Given exercise =
Collect every line that includes the string "this".

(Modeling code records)
==================================================

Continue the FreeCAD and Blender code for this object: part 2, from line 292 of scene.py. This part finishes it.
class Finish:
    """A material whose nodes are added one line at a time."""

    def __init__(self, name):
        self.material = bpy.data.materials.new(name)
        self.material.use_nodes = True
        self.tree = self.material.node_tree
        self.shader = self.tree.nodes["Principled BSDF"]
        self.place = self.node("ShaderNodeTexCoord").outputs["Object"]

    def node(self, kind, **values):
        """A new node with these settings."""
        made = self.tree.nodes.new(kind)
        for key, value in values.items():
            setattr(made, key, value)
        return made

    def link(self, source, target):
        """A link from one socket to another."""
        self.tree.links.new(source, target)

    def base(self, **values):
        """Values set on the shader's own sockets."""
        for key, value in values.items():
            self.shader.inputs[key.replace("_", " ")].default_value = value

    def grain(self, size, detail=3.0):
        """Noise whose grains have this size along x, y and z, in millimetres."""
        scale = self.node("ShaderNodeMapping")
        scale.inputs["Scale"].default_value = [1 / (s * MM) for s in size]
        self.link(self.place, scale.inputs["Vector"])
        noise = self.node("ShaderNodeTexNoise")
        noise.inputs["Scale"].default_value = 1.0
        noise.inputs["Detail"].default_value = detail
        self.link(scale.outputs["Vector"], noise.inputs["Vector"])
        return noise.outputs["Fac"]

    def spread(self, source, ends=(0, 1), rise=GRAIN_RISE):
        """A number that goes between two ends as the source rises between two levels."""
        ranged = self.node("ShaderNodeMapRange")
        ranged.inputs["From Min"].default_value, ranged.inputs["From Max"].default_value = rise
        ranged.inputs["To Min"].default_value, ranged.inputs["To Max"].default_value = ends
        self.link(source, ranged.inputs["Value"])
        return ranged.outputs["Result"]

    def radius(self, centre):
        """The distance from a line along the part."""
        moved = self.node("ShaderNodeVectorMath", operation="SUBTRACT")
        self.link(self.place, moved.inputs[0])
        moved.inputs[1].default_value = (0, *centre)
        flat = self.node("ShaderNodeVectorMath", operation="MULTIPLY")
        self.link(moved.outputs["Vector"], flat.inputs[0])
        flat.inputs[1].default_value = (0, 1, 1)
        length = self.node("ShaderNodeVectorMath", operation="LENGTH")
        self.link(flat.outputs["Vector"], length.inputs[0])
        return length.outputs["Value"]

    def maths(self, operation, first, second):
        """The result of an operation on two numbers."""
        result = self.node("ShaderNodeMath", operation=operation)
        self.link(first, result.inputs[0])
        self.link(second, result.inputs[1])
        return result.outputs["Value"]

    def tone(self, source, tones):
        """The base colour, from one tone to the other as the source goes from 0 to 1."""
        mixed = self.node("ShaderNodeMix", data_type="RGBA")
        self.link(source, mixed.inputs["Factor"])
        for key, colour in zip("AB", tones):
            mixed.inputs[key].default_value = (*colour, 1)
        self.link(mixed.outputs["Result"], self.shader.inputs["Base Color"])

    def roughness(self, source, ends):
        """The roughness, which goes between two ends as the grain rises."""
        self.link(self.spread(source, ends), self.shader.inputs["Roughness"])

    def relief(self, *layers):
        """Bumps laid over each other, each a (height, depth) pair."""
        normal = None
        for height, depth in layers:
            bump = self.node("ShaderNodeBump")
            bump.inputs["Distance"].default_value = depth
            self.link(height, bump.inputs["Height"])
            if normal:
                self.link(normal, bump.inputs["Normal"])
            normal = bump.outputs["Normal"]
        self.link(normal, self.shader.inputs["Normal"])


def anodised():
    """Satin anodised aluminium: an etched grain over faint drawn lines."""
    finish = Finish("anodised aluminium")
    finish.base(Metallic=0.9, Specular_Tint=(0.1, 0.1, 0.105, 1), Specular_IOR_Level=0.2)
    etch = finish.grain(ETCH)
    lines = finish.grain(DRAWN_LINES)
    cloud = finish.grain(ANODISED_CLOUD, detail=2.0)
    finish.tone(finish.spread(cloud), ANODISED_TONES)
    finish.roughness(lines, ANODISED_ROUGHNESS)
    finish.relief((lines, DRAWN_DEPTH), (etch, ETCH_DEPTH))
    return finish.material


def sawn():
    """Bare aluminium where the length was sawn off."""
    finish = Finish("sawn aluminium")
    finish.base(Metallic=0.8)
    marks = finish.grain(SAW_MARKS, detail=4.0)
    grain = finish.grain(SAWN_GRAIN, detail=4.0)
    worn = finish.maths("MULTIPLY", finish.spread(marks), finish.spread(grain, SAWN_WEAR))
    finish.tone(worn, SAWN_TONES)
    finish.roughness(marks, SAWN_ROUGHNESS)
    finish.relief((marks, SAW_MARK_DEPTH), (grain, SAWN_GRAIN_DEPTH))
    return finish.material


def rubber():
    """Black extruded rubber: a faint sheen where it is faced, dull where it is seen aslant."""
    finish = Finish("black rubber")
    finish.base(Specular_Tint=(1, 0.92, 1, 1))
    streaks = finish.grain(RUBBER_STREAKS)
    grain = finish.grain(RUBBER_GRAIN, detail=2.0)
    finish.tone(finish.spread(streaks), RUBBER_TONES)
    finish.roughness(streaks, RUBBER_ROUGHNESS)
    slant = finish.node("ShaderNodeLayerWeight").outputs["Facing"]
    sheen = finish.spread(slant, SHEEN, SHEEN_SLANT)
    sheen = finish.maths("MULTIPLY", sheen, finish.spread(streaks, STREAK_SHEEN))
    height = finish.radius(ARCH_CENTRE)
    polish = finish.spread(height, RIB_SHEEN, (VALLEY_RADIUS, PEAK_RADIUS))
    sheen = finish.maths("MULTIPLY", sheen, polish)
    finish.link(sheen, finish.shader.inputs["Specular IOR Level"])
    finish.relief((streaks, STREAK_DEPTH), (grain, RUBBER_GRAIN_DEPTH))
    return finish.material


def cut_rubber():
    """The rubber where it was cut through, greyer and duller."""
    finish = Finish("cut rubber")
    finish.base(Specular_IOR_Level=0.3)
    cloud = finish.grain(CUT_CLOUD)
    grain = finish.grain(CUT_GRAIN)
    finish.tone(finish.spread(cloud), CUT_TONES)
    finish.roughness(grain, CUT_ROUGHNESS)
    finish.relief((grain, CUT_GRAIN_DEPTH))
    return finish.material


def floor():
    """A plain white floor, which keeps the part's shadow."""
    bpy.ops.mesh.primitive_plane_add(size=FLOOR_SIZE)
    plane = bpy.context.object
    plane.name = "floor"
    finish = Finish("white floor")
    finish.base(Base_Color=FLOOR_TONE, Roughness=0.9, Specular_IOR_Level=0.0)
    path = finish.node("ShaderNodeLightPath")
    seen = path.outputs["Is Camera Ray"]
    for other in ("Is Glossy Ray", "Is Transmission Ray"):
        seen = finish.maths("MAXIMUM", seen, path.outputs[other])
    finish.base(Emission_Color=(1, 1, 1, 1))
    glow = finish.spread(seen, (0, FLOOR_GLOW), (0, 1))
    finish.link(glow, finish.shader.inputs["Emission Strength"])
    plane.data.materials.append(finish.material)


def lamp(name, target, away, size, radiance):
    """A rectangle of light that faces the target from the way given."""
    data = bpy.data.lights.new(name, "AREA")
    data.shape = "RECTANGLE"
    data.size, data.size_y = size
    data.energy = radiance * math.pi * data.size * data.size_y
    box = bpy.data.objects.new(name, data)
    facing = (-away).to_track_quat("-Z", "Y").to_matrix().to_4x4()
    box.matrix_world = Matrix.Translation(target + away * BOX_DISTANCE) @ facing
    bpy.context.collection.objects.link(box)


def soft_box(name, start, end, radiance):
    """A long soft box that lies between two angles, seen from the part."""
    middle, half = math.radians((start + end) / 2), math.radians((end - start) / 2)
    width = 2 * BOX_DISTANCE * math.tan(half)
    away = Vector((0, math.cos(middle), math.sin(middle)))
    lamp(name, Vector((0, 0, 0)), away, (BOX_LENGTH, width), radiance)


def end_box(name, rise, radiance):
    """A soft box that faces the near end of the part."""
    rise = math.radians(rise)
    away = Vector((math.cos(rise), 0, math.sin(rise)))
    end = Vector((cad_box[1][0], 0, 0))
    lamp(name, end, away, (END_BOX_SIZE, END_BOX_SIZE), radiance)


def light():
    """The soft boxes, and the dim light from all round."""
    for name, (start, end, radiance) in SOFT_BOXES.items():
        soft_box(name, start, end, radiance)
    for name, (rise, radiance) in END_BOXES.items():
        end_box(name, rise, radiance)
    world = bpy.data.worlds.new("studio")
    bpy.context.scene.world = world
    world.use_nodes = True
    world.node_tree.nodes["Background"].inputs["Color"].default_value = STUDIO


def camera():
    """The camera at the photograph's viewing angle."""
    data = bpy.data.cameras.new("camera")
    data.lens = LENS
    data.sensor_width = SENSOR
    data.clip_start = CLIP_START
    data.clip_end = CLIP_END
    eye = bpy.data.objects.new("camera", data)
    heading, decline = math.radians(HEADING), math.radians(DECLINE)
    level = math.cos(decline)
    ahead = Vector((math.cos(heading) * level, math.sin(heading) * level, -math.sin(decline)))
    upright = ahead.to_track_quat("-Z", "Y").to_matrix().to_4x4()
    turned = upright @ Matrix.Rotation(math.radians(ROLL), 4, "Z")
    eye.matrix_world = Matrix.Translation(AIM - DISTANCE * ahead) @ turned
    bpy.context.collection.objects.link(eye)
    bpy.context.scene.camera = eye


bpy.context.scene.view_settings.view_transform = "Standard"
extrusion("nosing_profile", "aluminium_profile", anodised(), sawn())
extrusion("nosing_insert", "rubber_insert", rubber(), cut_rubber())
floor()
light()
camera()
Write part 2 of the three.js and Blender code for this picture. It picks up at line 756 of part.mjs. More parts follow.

==================================================

Written response =
Continue the FreeCAD and Blender code for this object: part 2, from line 292 of scene.py. This part finishes it.
        """Noise whose grains have this size along x, y and z, in millimetres."""
Write part 2 of the three.js and Blender code for this picture. It picks up at line 756 of part.mjs. More parts follow.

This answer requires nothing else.